Since this 32CA reaction is under thermodynamic control, the most stable cycloadduct Pox may have some non-covalent interactions more than other cycloadducts that stabilized it. Thereby, we have performed a NCI as well as QTAIM analyses in order to confirm the presence and to determine the nature of these interactions at Pox structure and the comparison with that of the second most stable cycloadduct Pon.

NCI analysis

Non-covalent interactions (NCI) may play an important role for the determination of the stereoselectivity of many reactions, namely, the 32CA reactions as confirmed by previous studies [48,49,50,51]. For confirming the presence of this kind of interactions, we have performed a NCI analysis of the structure of the favourable cycloadduct: Pox and the second one Pon. A preliminary analysis of the structures of both cycloadducts reveals that there are some non-covalent interactions such as C…H, N…H and O…H interactions. Therefore, these non-conventional hydrogen bonds (HB) may be enhancing the stability of these structures. For obtaining more detail about those interactions, we have performed an NCI analysis of both structure of Pox and Pon. The reduced density gradient for Pox and Pon are depicted in Fig. 6.

Fig. 6
figure 6

NCI gradient isosurfaces of Pox and Pon

Full size image

Figure 6 shows the presence of several surfaces with turquoise and green colours is both Pox and Pon structures, which indicates for the presence of several weak non-covalent interactions in Pox and Pon systems.

For the sake to confirm the presence of these non-covalent interactions, a supplementary deep analysis such as QTAIM to distinguish between these them is necessary.

QTAIM analysis

Quantum theory of atom in molecule (QTAIM) analysis of the electron density in molecular system leads to different critical points (cps), in which, the (3,-1) bcp is the most important. The existence of (3,-1) bcp is associated by the presence of a stabilization interaction, namely, the hydrogen bond (HB) [52, 53]. The HB interactions may be classified into three types, [52], the strong HBs are characterized by a Laplacian, ∇2ρbcp < 0 and a total electron energy density, Hbcp < 0. A medium strength HBs are characterized by a, ∇2ρbcp < 0 and Hbcp > 0, while a weak strength HBs are defined by, ∇2ρbcp > 0 and Hbcp > 0.

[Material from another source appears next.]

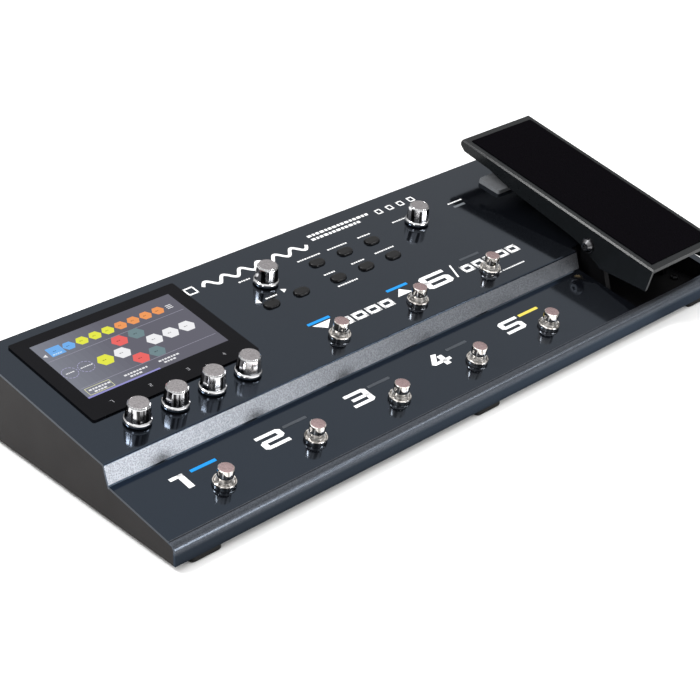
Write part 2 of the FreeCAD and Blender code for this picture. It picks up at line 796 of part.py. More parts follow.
def toe_stop():
    """The block under the plate that meets the toe pad with the toe right down."""
    half = pad_width / 2 - stop_side_margin
    middle = (pivot_x0 + pivot_x1) / 2
    down = pivot_turn.Angle - math.radians(toe_down_angle)
    slope = upper_deck.Rotation.Angle
    pad_top = upper_deck.multVec(FreeCAD.Vector(0, pad_setback, pad_thickness + free_gap))
    offset = pad_top - side_point(pivot_depth, pivot_height)
    level = -offset.y * math.sin(down) + offset.z * math.cos(down)
    along = offset.y * math.cos(down) + offset.z * math.sin(down)
    tip = math.tan(slope - down)
    reach = pad_length / 2 - stop_end_margin
    ceiling = pivot_drop - treadle_plate
    points = [(along - reach, level - reach * tip), (along + reach, level + reach * tip),
              (along + reach, ceiling), (along - reach, ceiling)]
    corners = [FreeCAD.Vector(middle - half, y, z) for y, z in points]
    face = Part.Face(Part.makePolygon(corners + corners[:1]))
    return face.extrude(FreeCAD.Vector(2 * half, 0, 0))


def treadle_mat():
    """The rough grip sheet, bonded into the recess of the treadle's top."""
    proud = mat_thickness - mat_recess
    inset = mat_inset + mat_gap
    outline = [(inset, -proud), (treadle_length - inset, -proud),
               (treadle_length - inset, mat_recess), (inset, mat_recess)]
    return on_treadle(treadle_prism(outline, pivot_x0 + inset, pivot_x1 - inset))


def pivot_shaft():
    """The steel shaft between the skirts, tapped at both ends for the pivot bolts."""
    x0 = pivot_x0 + treadle_skirt
    x1 = pivot_x1 - treadle_skirt
    shaft = rod_across(pivot_shaft_radius, x0, x1, pivot_depth, pivot_height)
    taps = [rod_across(bolt_radius, x0, x0 + bolt_depth, pivot_depth, pivot_height),
            rod_across(bolt_radius, x1 - bolt_depth, x1, pivot_depth, pivot_height)]
    return shaft.cut(taps)


def pivot_bolt(x, outward):
    """A button-head socket bolt whose head lies outside the skirt at x."""
    seat_z = washer_thickness
    tip = bite - treadle_skirt - bolt_depth
    crown = seat_z + bolt_head_height
    bolt = turned([(0, tip), (bolt_radius, tip), (bolt_radius, seat_z),
                   (bolt_head_radius, seat_z), (bolt_head_radius, seat_z + bolt_head_rim),
                   (bolt_crown_radius, crown), (0, crown)])
    bolt = bolt.cut(hexagon(bolt_socket, seat_z + bolt_socket_floor, crown + bite))
    turn = FreeCAD.Rotation(FreeCAD.Vector(0, 0, 1), FreeCAD.Vector(outward, 0, 0))
    return moved(bolt, side_point(pivot_depth, pivot_height, x), turn)


def pivot_bolts():
    return [pivot_bolt(pivot_x0, -1), pivot_bolt(pivot_x1, 1)]


def pivot_washers():
    washers = []
    for x0 in (pivot_x0 - washer_thickness, pivot_x1):
        x1 = x0 + washer_thickness
        disc = rod_across(washer_radius, x0, x1, pivot_depth, pivot_height)
        hole = rod_across(bolt_radius, x0 - bite, x1 + bite, pivot_depth, pivot_height)
        washers.append(disc.cut(hole))
    return washers


def pedal_well():
    """The sunk tray under the heel, with the two upright ears that carry the pivot."""
    x0, x1 = across(well_left), across(well_right)
    gauge = well_gauge
    low = tray_gauge
    outside = [(well_front - gauge, low), (well_rear + gauge, low),
               (well_rear + gauge, rear_height), (well_front - gauge, rear_height)]
    inside = [(well_front, low + gauge), (well_rear, low + gauge), (well_rear, rear_height),
              (well_front, rear_height)]
    well = prism(outside, x0 - gauge, x1 + gauge).cut(prism(inside, x0, x1))
    well = well.common(under_cover(x0 - gauge, x1 + gauge)).cut(well_screw_holes())
    floor = low + gauge
    root = floor - gauge / 2
    base0 = pivot_depth - pivot_ear_front
    base1 = min(pivot_depth + pivot_ear_rear, well_rear)
    for ear in (ear_left, ear_right):
        far = ear + pivot_ear_width
        outline = [(base0, root), (base1, root), (pivot_depth + pivot_ear_shoulder, pivot_height),
                   (pivot_depth - pivot_ear_shoulder, pivot_height)]
        plate = prism(outline, ear, far)
        plate = plate.fuse(rod_across(pivot_ear_radius, ear, far, pivot_depth, pivot_height))
        bore = rod_across(pivot_bush_radius, ear - bite, far + bite, pivot_depth, pivot_height)
        well = well.fuse(plate.cut(bore))
    return well.removeSplitter()


def pivot_bushes():
    """Two flanged bushes in the ears, with their flanges towards the skirts."""
    bushes = []
    at_pivot = (pivot_depth, pivot_height)
    for ear, outward in ((ear_left, -1), (ear_right, 1)):
        far = ear + pivot_ear_width
        flange = ear - bush_flange if outward < 0 else far
        sleeve = rod_across(pivot_bush_radius, ear, far, *at_pivot)
        rim = rod_across(bush_flange_radius, flange, flange + bush_flange, *at_pivot)
        bore = rod_across(pivot_shaft_radius + running, ear - bush_flange - bite,
                          far + bush_flange + bite, *at_pivot)
        bushes.append(sleeve.fuse(rim).cut(bore))
    return bushes


def pedal_sensor():
    """The hollow rotary sensor on the inner side of the left ear, round the shaft."""
    x0 = ear_left + pivot_ear_width
    x1 = x0 + sensor_width
    can = rod_across(sensor_radius, x0, x1, pivot_depth, pivot_height)
    front, rear = pivot_depth - sensor_lug_width / 2, pivot_depth + sensor_lug_width / 2
    low = pivot_height - sensor_lug_drop
    lug = prism([(front, low), (rear, low), (rear, pivot_height), (front, pivot_height)],
                x0, x0 + sensor_lug_thickness)
    bore = rod_across(pivot_shaft_radius + free_gap, x0 - bite, x1 + bite,
                      pivot_depth, pivot_height)
    return can.fuse(lug).cut(bore)


def toe_pad():
    """The rubber stop on the upper deck, with a hole for the toe switch's plunger."""
    pad = round_upright(block(pad_width, pad_length, 0, pad_thickness), pad_corner)
    pad = pad.cut(rod(toe_plunger_radius + free_gap, -bite, pad_thickness + bite))
    return seat(pad, *toe_switch_seat)


def toe_plunger():
    flange = rod(toe_plunger_radius + toe_flange_reach, toe_flange_top - toe_flange_thickness,
                 toe_flange_top)
    stem = rod(toe_stem_radius, toe_stem_end, toe_flange_top)
    head = rod(toe_plunger_radius, toe_flange_top, pad_thickness)
    return seat(head.fuse([flange, stem]).removeSplitter(), *toe_switch_seat)


def toe_switch():
    """The cup under the deck that guides the plunger and holds its switch."""
    bottom = -cover_gauge - toe_switch_height
    cup = block(toe_switch_side, toe_switch_side, bottom, -cover_gauge)
    room = toe_plunger_travel + free_gap
    flange_room = rod(toe_plunger_radius + toe_flange_reach + free_gap,
                      toe_flange_top - toe_flange_thickness - room, 0)
    stem_hole = rod(toe_stem_radius + running, toe_stem_end - room, 0)
    return seat(cup.cut([flange_room, stem_hole]), *toe_switch_seat)


# ================================================================ rear sockets
def jack_body(place):
    """A 6.35 mm phone jack: a box inside the panel and a threaded nose through it."""
    x = across(place)
    blind_end = nose_end - jack_bore_length
    body = block_back(jack_body_width, jack_body_height, blind_end - jack_wall, panel_back, x,
                      jack_height)
    nose = rod_back(jack_nose_radius, panel_back - bite, nose_end, x, jack_height)
    bore = rod_back(jack_bore_radius, blind_end, nose_end + bite, x, jack_height)
    return body.fuse(nose).cut(bore)


def jack_nut(place):
    thread = rod(jack_nose_radius, -bite, jack_nut_height + bite)
    nut = hexagon(jack_nut_flats, 0, jack_nut_height).cut(thread)
    return moved(nut, side_point(panel_face, jack_height, across(place)),
                 FreeCAD.Rotation(FreeCAD.Vector(1, 0, 0), -90))


def mini_jack(place):
    """A 3.5 mm jack whose nose fills its hole in the panel."""
    x = across(place)
    end = panel_face + mini_nose_out
    blind_end = end - mini_bore_length
    body = block_back(mini_body_side, mini_body_side, blind_end - jack_wall, panel_back, x,
                      jack_height)
    nose = rod_back(mini_nose_radius, panel_back - bite, end, x, jack_height)
    return body.fuse(nose).cut(rod_back(mini_bore_radius, blind_end, end + bite, x, jack_height))


def usb_socket():
    x = across(usb_place)
    shell = block_back(usb_width, usb_height, panel_face - usb_depth, panel_face, x, jack_height)
    floor = panel_face - usb_depth + usb_back_wall
    mouth = block_back(usb_mouth_width, usb_mouth_height, floor, panel_face + bite, x,
                       jack_height)
    tongue = block_back(usb_tongue_width, usb_tongue_height, floor - bite,
                        panel_face - usb_tongue_setback, x, jack_height)
    return shell.cut(mouth).fuse(tongue)


def power_inlet():
    """The barrel socket for the mains adaptor, with its centre pin."""
    x = across(power_inlet_place)
    shell = block_back(power_inlet_side, power_inlet_side, panel_face - power_inlet_depth,
                       panel_face, x, jack_height)
    start = panel_face - power_inlet_depth + power_inlet_back_wall
    bore = rod_back(power_inlet_bore, start, panel_face + bite, x, jack_height)
    pin = rod_back(power_inlet_pin, start - bite, panel_face - power_inlet_pin_setback, x,
                   jack_height)
    return shell.cut(bore).fuse(pin)


def rocker_frame():
    """The frame of the power switch: a rim outside the panel and a box through it."""
    x = across(rocker_place)
    wall = rocker_frame_wall
    rim_wall = wall + rocker_frame_rim
    width, height = rocker_width + 2 * free_gap, rocker_height + 2 * free_gap
    rim = block_back(width + 2 * rim_wall, height + 2 * rim_wall, panel_face,
                     panel_face + rocker_frame_proud, x, jack_height)
    back = panel_face - rocker_depth
    box = block_back(width + 2 * wall, height + 2 * wall, back, panel_face, x, jack_height)
    room = block_back(width, height, back + rocker_frame_back,
                      panel_face + rocker_frame_proud + bite, x, jack_height)
    return rim.fuse(box).cut(room)


def rocker():
    """The tilting paddle: its outer face has two flats that meet over the pivot."""
    half = rocker_width / 2
    rise = half * math.tan(math.radians(rocker_tilt))
    edge = rocker_side
    shoulder, keel = rocker_shoulder, rocker_keel
    points = [(-half, rise), (0, 0), (half, rise), (half, rise + edge), (half - edge, shoulder),
              (edge, keel), (-edge, keel), (edge - half, shoulder), (-half, rise + edge)]
    x = across(rocker_place)
    low = jack_height - rocker_height / 2
    corners = [side_point(panel_face + rocker_proud - back, low, x + along)
               for along, back in points]
    face = Part.Face(Part.makePolygon(corners + corners[:1]))
    paddle = face.extrude(FreeCAD.Vector(0, 0, rocker_height))
    paddle.rotate(side_point(*rocker_axis, x), FreeCAD.Vector(0, 0, 1), rocker_tilt)
    return paddle


# ================================================================ write the nodes
def write(node, solids):
    """Write one node's solid, or its group of like solids."""
    shape = solids if isinstance(solids, Part.Shape) else Part.makeCompound(solids)
    shape.exportStep("parts/%s.step" % node)


os.makedirs("parts", exist_ok=True)

for make in (top_cover, chassis_tray, rear_panel, rubber_feet, case_screws, touch_glass,
             display_module, panel_board, main_board, pedal_well, pivot_bushes, pedal_sensor,
             toe_pad, toe_switch, toe_plunger, treadle, treadle_mat, pivot_shaft, pivot_bolts,
             pivot_washers, usb_socket, power_inlet, rocker_frame, rocker):
    write(make.__name__, make())

write("footswitch_bodies", [seat(footswitch_body(), *spot) for spot in switch_seats])
write("footswitch_nuts", [seat(footswitch_nut(), *spot) for spot in switch_seats])
for number, spot in enumerate(switch_seats, start=1):
    write("footswitch_cap_%d" % number, seat(footswitch_cap(), *spot))

write("encoder_housings", [seat(encoder_housing(), *spot) for spot in encoder_seats])
write("level_pot", seat(encoder_housing(), *level_knob_seat))
write("select_knob", seat(knob(), *select_knob_seat))
write("level_knob", seat(knob(), *level_knob_seat))
for number, spot in enumerate(encoder_seats, start=1):
    write("encoder_rotor_%d" % number, seat(encoder_rotor(), *spot))
for number, spot in enumerate(screen_knob_seats, start=1):
    write("screen_knob_%d" % number, seat(knob(), *spot))

write("key_switches", [seat(key_switch(), *spot) for spot in button_seats.values()])
for node, spot in button_seats.items():
    write(node, seat(button(), *spot))

write("light_bars", [seat(light_bar(light_length), *spot) for spot in light_seats]
      + [seat(light_bar(pedal_light_length), *pedal_light_seat)])
write("jack_bodies", [jack_body(place) for place in jack_places])
write("jack_nuts", [jack_nut(place) for place in jack_places])
write("mini_jacks", [mini_jack(place) for place in mini_jack_places])
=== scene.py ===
import math

import bmesh
import bpy
from mathutils import Matrix, Vector


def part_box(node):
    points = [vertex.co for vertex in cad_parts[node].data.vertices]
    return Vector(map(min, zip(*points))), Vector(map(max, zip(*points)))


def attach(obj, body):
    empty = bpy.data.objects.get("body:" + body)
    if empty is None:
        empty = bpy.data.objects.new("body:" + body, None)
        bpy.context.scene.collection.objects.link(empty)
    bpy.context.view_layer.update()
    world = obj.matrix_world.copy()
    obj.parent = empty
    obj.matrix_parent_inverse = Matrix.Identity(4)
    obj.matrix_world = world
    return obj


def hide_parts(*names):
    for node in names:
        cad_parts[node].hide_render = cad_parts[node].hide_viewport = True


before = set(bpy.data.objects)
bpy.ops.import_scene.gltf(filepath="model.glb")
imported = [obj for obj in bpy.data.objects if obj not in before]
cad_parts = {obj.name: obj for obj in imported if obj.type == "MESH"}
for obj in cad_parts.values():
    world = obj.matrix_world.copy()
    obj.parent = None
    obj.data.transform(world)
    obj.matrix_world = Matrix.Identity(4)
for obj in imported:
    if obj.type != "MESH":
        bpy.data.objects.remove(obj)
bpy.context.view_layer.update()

# ------------------------------------------------------------------ camera
# A long lens about a metre from the unit, to its front left, looking down at about thirty
# degrees with a slight roll.
camera_place = Vector((-0.65601, -0.63572, 0.52624))
camera_sight = Vector((0.61197, 0.61502, -0.49725))
camera_roll = math.radians(2.08)


def add_object(name, data):
    made = bpy.data.objects.new(name, data)
    bpy.context.scene.collection.objects.link(made)
    return made


camera_data = bpy.data.cameras.new("camera")
camera_data.sensor_width = 36.0
camera_data.lens = 88.45
camera_data.clip_start = 0.05
camera = add_object("camera", camera_data)
camera_turn = camera_sight.to_track_quat("-Z", "Y").to_matrix() @ Matrix.Rotation(camera_roll, 3, "Z")
camera.matrix_world = Matrix.Translation(camera_place) @ camera_turn.to_4x4()
bpy.context.scene.camera = camera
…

As the studied 32CA reaction between nitrone 1 and acrylate 2 is under thermodynamic control, the QTAIM topological analysis [38] is performed at Pox and Pon. Thus, the QTAIM characterizing parameters of the (3,-1) critical points of Pox and Pon are collected in Table 5. The representation of the QTAIM molecular graphs of both cycloadducts is illustrated in Fig. 7.

Table 5 QTAIM parameters (in a.u) of the (3,-1) bond critical points presented in Pox and Pon
Full size table
Fig. 7
figure 7

Molecular graphs of Pox and Pon obtained by QTAIM analysis of electron density with (3,-1) critical points

Full size image

From Fig. 7, we notice that Pox presents three types of stabilized non-covalent interaction which are one C…H and two O…H types. On the other hand, Pon presents only one O…H type interaction. Consequently, the presence of stabilized non-covalent interactions in Pox higher than that in Pon explains that Pox is more stable than Pon.

From Table 4, we can notice that all bcps are characterized by a positive sign of Laplacian ∇2ρbcp > 0 and Hbcp > 0 of (3,-1) bcp indicate that all these interactions are weak stabilized non-conventional HBs of type C − H and O − H.

In addition, an analysis of the Laplacian of the four bcps indicates that the non-conventional H…O HB number 2 in Pox and number 4 in Pon are the strong non-covalent interactions which have the small Hbcp in comparison with the other bcps, but that of Pox is slightly more stronger.

On the other hand, the presence of two supplementary non-conventional stabilized HB, C…H and O…H, which are characterized by Laplacian ∇2ρbcp > 0 and Hbcp > 0 in Pox enhance its stability in comparison to Pon cycloadduct. Consequently, in addition to the relatively strong O…H HB in Pox, the presence of other two non-conventional weak interactions participate in its stabilization and thereby enhance the its favouring as a thermodynamic product of the 32CA reaction between nitrone 1and acrylate 2.

Conclusions

The MEDT was used in this computational work for performing a deep study on the mechanism and selectivity of the 32CA reaction of quinazoline-3-oxide (nitrone 1) with methyl 3-methoxyacrylate (acrylate) 2 within the B3LYP/6-31G(d) DFT method. The main conclusions of this work are as follows:

  1. a

    Energy profile analysis in gas phase as well as in DCE solvent indicates that this 32CA reaction between nitrone 1 and acrylate 2 is under kinetic control which is completely ortho regioselective and moderately exo stereoselective, in which DCE solvent increases the activation energies and decreases the exothermic character because it stabilizes the reactants than transition states and cycloadducts.

  2. b

    The IRC, bond order and GEDT analyses show that this 32CA reaction proceeds through a non-polar synchronous one step molecular mechanism.

  3. c

    Inclusion of experimental conditions in calculations indicates that the studied 32CA reaction is under thermodynamic control favouring completely the formation of the ortho-exo cycloadduct, in greet accordance with experimental finding.

  4. d

    CDFT global reactivity indices analysis indicates that both reagents have a similitude electronic behaviour explaining well the obtained high activation energy, while the experimentally ortho regioselectivity is interpreted in terms of local Parr reactivity indices.

  5. e

    The stability of Pox is related presence of three non-conventional hydrogen bonds which confirmed by NCI and QTAIM analyses.